Extract all lines containing "type".

*****

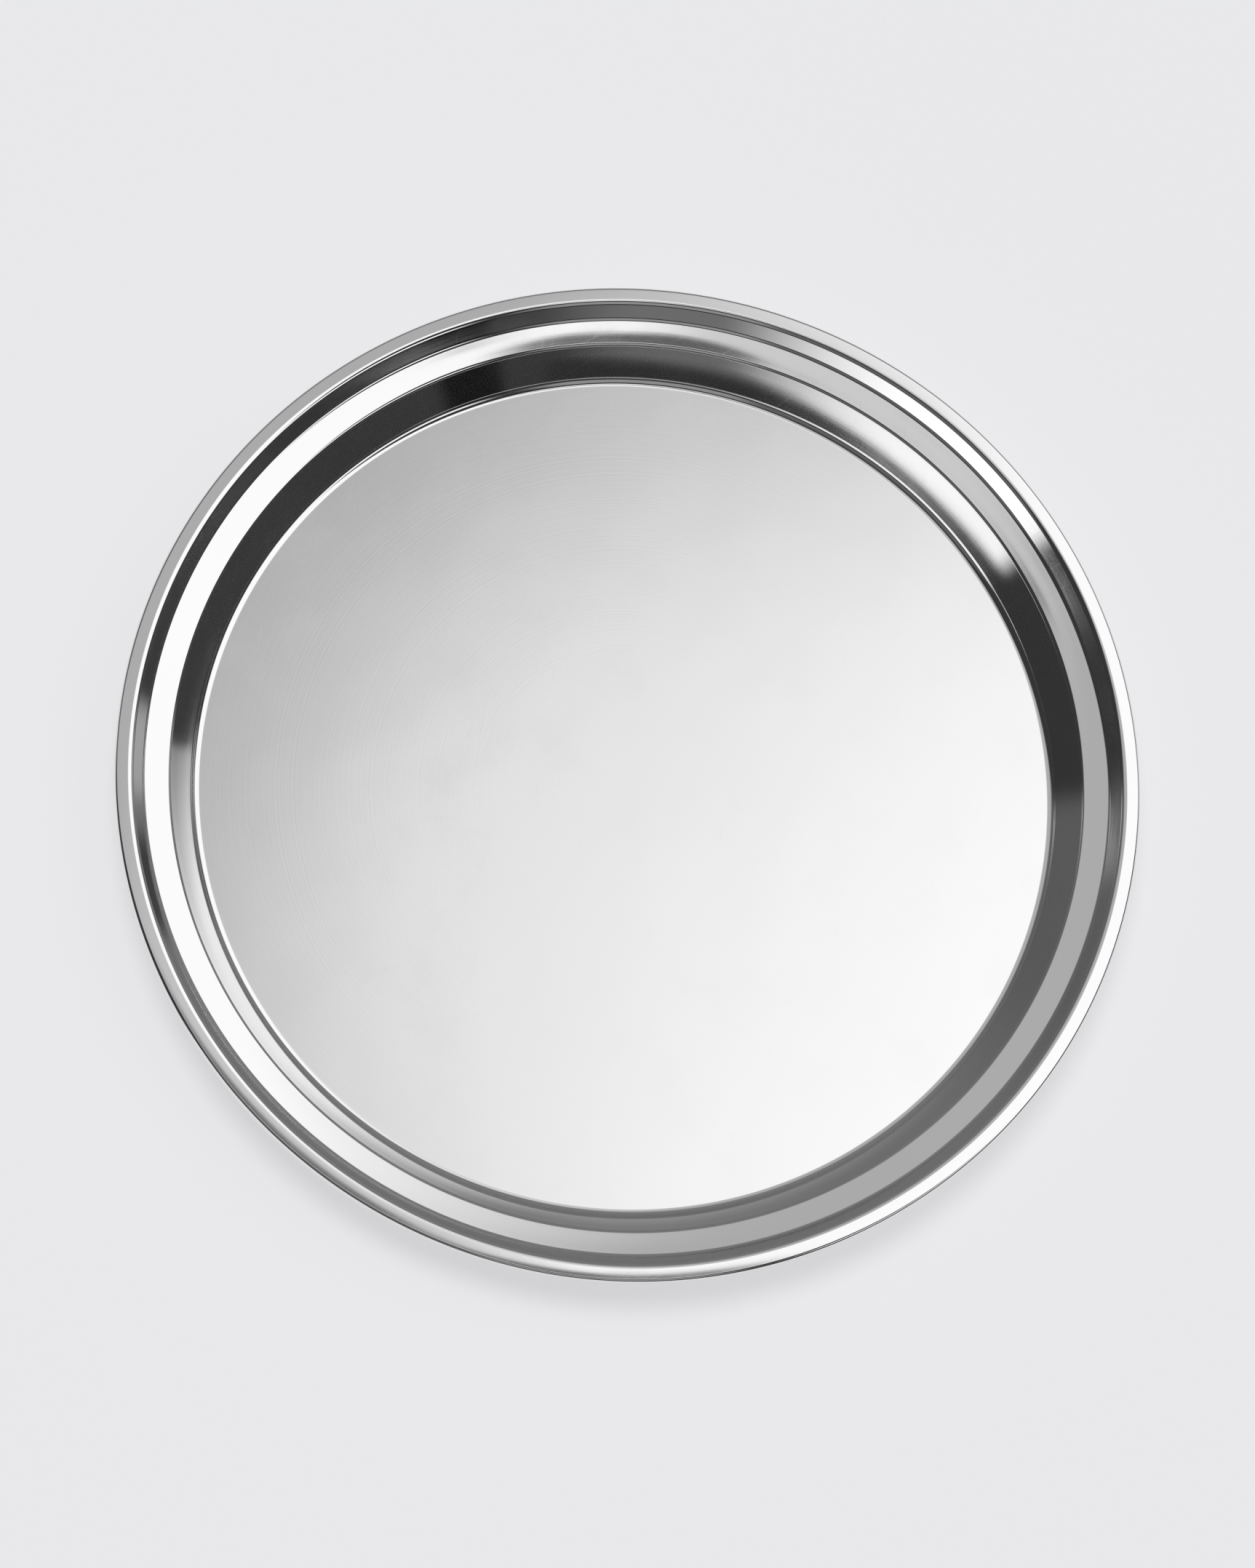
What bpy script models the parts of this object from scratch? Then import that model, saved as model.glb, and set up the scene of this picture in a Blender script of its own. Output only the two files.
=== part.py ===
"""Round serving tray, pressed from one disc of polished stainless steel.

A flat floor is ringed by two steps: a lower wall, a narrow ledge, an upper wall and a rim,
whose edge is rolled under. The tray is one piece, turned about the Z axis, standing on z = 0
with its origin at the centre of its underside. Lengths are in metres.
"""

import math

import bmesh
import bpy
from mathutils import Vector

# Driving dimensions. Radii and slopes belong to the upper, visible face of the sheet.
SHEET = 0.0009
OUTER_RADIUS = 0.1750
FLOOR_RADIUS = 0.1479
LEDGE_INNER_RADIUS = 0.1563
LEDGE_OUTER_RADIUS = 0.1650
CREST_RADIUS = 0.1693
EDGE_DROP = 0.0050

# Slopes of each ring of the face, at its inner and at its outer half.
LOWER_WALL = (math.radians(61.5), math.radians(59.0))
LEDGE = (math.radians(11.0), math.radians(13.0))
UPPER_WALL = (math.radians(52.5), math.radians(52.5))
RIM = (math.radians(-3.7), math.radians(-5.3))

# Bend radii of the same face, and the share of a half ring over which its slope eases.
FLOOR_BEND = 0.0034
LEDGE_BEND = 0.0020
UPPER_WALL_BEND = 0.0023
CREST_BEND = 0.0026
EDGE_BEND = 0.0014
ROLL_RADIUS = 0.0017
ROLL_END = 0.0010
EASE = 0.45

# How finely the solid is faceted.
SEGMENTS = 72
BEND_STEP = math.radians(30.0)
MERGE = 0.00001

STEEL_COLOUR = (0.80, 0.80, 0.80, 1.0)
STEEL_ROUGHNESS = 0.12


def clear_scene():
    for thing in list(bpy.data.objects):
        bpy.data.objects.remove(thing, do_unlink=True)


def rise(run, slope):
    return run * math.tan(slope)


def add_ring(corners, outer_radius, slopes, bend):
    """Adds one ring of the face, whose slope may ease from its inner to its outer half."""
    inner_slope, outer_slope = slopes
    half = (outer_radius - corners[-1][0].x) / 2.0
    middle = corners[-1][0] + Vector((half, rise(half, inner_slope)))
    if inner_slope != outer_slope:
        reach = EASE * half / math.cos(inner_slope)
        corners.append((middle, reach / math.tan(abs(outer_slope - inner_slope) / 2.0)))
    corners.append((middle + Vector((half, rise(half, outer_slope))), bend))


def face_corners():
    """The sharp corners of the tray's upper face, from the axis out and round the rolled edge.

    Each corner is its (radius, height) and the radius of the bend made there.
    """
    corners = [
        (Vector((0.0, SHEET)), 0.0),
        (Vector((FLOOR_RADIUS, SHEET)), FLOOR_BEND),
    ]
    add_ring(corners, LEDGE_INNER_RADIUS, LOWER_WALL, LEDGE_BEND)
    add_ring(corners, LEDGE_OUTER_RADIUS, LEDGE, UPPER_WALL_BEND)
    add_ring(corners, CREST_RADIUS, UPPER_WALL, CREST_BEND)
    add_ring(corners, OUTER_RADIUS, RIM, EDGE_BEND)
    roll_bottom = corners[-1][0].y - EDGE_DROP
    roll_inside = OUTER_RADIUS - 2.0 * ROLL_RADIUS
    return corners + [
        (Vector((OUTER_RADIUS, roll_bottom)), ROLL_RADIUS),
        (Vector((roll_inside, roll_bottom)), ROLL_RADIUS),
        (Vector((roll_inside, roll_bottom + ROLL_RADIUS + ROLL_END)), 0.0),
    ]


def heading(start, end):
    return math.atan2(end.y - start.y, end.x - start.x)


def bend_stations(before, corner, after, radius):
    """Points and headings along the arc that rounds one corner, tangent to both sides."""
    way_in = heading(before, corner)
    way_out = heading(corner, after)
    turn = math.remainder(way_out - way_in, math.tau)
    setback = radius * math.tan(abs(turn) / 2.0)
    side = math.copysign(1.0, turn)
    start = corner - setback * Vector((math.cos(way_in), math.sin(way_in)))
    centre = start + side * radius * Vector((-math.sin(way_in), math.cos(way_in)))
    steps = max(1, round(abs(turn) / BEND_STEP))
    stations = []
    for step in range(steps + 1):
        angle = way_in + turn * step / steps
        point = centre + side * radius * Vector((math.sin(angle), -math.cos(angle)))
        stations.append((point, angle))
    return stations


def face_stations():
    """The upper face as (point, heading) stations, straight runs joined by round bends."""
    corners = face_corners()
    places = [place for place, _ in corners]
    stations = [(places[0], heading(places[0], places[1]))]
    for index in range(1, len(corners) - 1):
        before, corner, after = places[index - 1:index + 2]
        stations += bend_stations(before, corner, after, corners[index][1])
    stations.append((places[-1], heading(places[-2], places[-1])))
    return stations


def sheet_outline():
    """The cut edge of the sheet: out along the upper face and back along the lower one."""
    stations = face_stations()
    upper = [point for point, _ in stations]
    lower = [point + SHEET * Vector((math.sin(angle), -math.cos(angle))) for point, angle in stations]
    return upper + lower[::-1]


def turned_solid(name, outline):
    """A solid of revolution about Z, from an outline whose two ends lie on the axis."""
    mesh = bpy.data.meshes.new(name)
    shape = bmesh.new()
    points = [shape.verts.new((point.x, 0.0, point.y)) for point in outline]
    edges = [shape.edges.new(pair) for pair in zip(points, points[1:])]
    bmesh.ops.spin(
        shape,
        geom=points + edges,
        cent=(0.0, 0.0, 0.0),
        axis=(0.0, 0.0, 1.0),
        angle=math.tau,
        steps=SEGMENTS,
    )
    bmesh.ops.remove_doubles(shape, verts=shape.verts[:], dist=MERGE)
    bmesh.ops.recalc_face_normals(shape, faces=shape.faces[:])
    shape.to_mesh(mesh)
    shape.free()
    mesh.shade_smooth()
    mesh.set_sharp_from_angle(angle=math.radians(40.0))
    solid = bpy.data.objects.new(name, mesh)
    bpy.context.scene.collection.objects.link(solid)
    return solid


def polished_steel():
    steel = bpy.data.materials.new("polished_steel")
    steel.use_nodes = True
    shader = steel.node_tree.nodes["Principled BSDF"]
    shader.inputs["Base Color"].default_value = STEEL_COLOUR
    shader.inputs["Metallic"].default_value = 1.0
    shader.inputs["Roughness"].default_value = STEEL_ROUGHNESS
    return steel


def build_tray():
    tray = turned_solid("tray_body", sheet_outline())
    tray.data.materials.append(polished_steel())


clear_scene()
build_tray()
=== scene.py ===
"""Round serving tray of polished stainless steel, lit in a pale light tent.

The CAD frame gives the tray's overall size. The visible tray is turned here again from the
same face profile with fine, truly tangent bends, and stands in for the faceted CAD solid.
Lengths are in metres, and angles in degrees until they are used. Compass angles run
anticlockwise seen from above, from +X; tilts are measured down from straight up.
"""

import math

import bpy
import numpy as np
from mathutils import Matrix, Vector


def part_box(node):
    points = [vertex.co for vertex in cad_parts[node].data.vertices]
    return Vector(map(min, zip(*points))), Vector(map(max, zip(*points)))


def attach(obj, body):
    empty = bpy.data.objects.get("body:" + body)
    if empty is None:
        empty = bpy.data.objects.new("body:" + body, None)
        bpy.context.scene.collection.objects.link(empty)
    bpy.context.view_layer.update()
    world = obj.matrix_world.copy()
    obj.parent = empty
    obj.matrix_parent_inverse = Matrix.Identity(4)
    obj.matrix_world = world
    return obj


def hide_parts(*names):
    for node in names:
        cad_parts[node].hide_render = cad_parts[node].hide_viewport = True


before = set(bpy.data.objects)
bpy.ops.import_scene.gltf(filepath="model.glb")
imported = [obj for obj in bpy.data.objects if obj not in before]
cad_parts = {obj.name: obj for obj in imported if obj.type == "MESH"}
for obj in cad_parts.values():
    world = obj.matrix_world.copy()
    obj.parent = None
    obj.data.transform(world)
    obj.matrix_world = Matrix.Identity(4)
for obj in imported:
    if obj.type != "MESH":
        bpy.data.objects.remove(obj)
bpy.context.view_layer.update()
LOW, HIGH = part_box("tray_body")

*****

[Correct answer]
cad_parts = {obj.name: obj for obj in imported if obj.type == "MESH"}
    if obj.type != "MESH":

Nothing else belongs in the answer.